The paper proves that the Glauber dynamics for sampling graph colorings mixes in optimal O(|V| log |V|) time for any graph with girth ≥ 11 and maximum degree Δ, provided k ≥ (1+δ)Δ for any δ>0 and sufficiently large Δ. This resolves a long-standing open problem for constant-degree graphs.

Sampling graph colorings via local Markov chains is a central problem in approximate counting and Markov chain Monte Carlo (MCMC). We address the problem of sampling a random $k$-coloring of a graph with maximum degree $Δ$. The simplest algorithmic approach is to establish rapid mixing of the single-site update chain known as the Metropolis Glauber dynamics, which at each step chooses a random vertex $v$ and proposes a random color $c$, recoloring $v$ to $c$ if the resulting coloring remains proper.
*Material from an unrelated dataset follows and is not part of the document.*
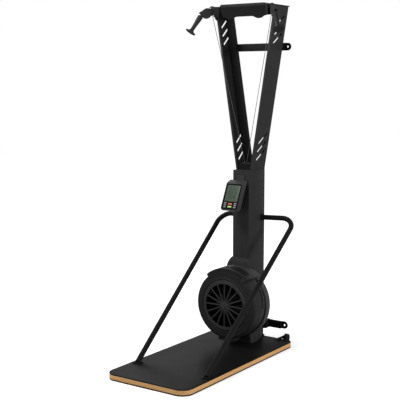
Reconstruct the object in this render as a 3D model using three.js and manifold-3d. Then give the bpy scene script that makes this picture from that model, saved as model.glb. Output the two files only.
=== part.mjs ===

It is a long-standing open problem to prove that the Glauber dynamics has polynomial mixing time on all graphs whenever $k\geqΔ+2$. We prove that for every $δ>0$ and all $Δ\geq Δ_0(δ)$, if $k\ge (1+δ)Δ$ then the Glauber dynamics has optimal mixing time of $O_δ(|V| \log |V|)$ on any graph of girth $\geq 11$ and maximum degree $Δ$. Our approach builds on a non-Markovian coupling introduced by Hayes and Vigoda (2003) for the large-degree regime $Δ=Ω(\log n)$, in which updates at time $t$ may depend on and modify proposed updates at future times. A complete analysis of this framework requires resolving substantial technical obstacles that remain in the original argument, and extending it to the constant-degree regime introduces further difficulties, since non-Markovian updates may fail with constant probability. We overcome these obstacles by developing and analyzing a refined local non-Markovian coupling, and by establishing new local-uniformity results for the Metropolis dynamics, extending prior results for the heat-bath chain due to Hayes (2013). Together, these ingredients provide a complete analysis of the non-Markovian coupling framework in the large-degree regime, while simultaneously strengthening it substantially to obtain optimal mixing all the way down to the constant-degree setting.